Someone bought me breakfast. A shiny new computer is en route as I type. Someone else offered me their shoes. I was given a ride to the vet, which is an arduous three-hour trip away, each way, and includes a ferry crossing and circumventing two volcanoes.
I had time to have coffee with neighbors. I had time to think about my business instead of just doing business.
Hugs are abundant where I live, and sometimes, that’s all I really need. A big long hug. The kindnesses and grateful moments stacked up.
Just because things are not okay now doesn’t mean they never will be.

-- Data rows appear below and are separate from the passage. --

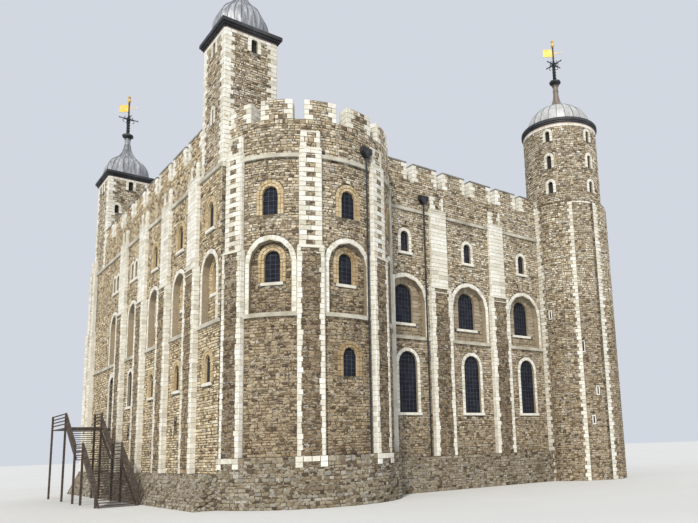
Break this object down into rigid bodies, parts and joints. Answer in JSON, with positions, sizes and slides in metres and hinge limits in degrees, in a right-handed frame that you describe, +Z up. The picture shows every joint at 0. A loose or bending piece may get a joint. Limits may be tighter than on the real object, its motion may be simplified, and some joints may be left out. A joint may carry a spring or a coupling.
{
  "type": "castle keep scale model",
  "caption": "Square stone castle keep at one-tenth size, hollow, with round-ended apse, corner turrets under lead cupolas, turning vanes and a timber entrance stair.",
  "frame": {"origin": "on the level ground, under the middle of the whole outline", "axes": "+X east, towards the apse; +Y north, away from the entrance front; +Z up"},
  "size_m": [3.815, 3.9902, 4.1343],
  "materials": {
    "coping_stone": "rough",
    "dark_lead": "matt",
    "dressed_stone": "rough",
    "floor_boards": "worn",
    "gilding": "gilded",
    "iron": "painted",
    "lead": "dull weathered lead",
    "pilaster_stone": "rough",
    "pipe_iron": "painted",
    "plinth_stone": "rough",
    "rubble": "rough",
    "timber": "weathered",
    "window_glass": "leaded"
  },
  "bodies": {
    "keep": {"apse_dressings": "dressed_stone", "apse_east_bay": "rubble", "apse_north_bay": "rubble", "apse_parapet": "rubble", "apse_pilasters": "pilaster_stone", "apse_plinth": "plinth_stone", "apse_roof": "lead", "apse_south_bay": "rubble", "basement_floor": "rubble", "doorway_footing": "rubble", "doorway_head": "rubble", "east_dressings": "dressed_stone", "east_parapet": "rubble", "east_pilasters": "pilaster_stone", "east_plinth": "plinth_stone", "east_wall": "rubble", "entrance_floor": "floor_boards", "gallery_floor": "floor_boards", "main_roof": "lead", "merlon_copings": "coping_stone", "north_dressings": "dressed_stone", "north_parapet": "rubble", "north_pilasters": "pilaster_stone", "north_plinth": "plinth_stone", "north_wall": "rubble", "northeast_turret": "rubble", "northeast_turret_shaft": "rubble", "northwest_turret": "rubble", "rainwater_pipes": "pipe_iron", "south_batter": "plinth_stone", "south_dressings": "dressed_stone", "south_parapet": "rubble", "south_pilasters": "pilaster_stone", "south_wall": "rubble", "south_wall_west_end": "rubble", "southeast_turret": "rubble", "southwest_turret": "rubble", "stair_landings": "timber", "stair_posts": "timber", "stair_rails": "timber", "stair_strings": "timber", "stair_treads": "timber", "string_courses": "dressed_stone", "turret_cornices": "dark_lead", "turret_domes": "lead", "upper_floor": "floor_boards", "vane_spindles": "iron", "west_dressings": "dressed_stone", "west_parapet": "rubble", "west_pilasters": "pilaster_stone", "west_plinth": "plinth_stone", "west_wall": "rubble", "window_glass": "window_glass"},
    "northeast_vane_body": {"northeast_vane": "gilding"},
    "northwest_vane_body": {"northwest_vane": "gilding"},
    "southeast_vane_body": {"southeast_vane": "gilding"},
    "southwest_vane_body": {"southwest_vane": "gilding"}
  },
  "joints": [
    {"name": "northeast_vane_turn", "type": "hinge", "parent": "keep", "child": "northeast_vane_body", "pos_m": [1.4425, 1.62514, 3.92], "axis": [0, 0, 1], "continuous": true},
    {"name": "northwest_vane_turn", "type": "hinge", "parent": "keep", "child": "northwest_vane_body", "pos_m": [-1.6575, 1.74514, 3.81], "axis": [0, 0, 1], "continuous": true},
    {"name": "southeast_vane_turn", "type": "hinge", "parent": "keep", "child": "southeast_vane_body", "pos_m": [1.225, -1.40364, 3.81], "axis": [0, 0, 1], "continuous": true},
    {"name": "southwest_vane_turn", "type": "hinge", "parent": "keep", "child": "southwest_vane_body", "pos_m": [-1.6575, -1.38114, 3.81], "axis": [0, 0, 1], "continuous": true}
  ]
}
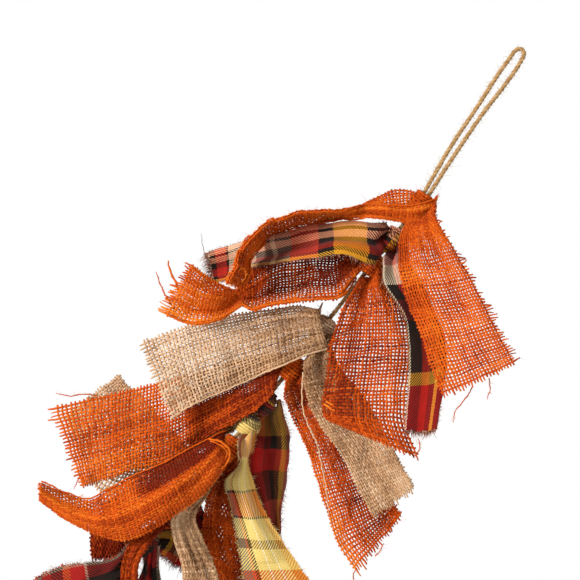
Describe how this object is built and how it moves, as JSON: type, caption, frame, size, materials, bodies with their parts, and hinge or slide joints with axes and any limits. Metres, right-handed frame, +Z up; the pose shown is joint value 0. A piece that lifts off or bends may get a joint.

Choosing to be grateful for what was still working was a start. But I began to lengthen that thought into understanding what the thing I was grateful for meant for me. I chose to think about the good and focus on the doors that a specific good thing might open for me.
Have you tried this? Not just jotting down the good things we are grateful for but tying together what these good things actually mean for us.
This is what pulls me up when computers stare back blankly, when shoes are lost, when trucks break down, when little dogs don’t heal, and when the income supply pivots. This ability to focus on the good, and lean forcefully into that grateful energy, is what begins to change things.
When I do, I find that I feel much better.
That’s when computers are replaced and clients and I find our way to connect again. I remember that shoes aren’t always needed in this beachy town. Little dogs get the help they need, and trucks roar to life again. Bursts of inspiration I thought I lost will come back around. Perhaps even bustier now than before.
I haven’t actually kept the score, but by far, appreciating what went right amongst all that didn’t knocked the despair I felt about the things that went wrong out of the ballpark.
If we can tap into what has gone right, and let those feelings lead the way to the good that is coming, then that will change things for us for the better. This much I know is true.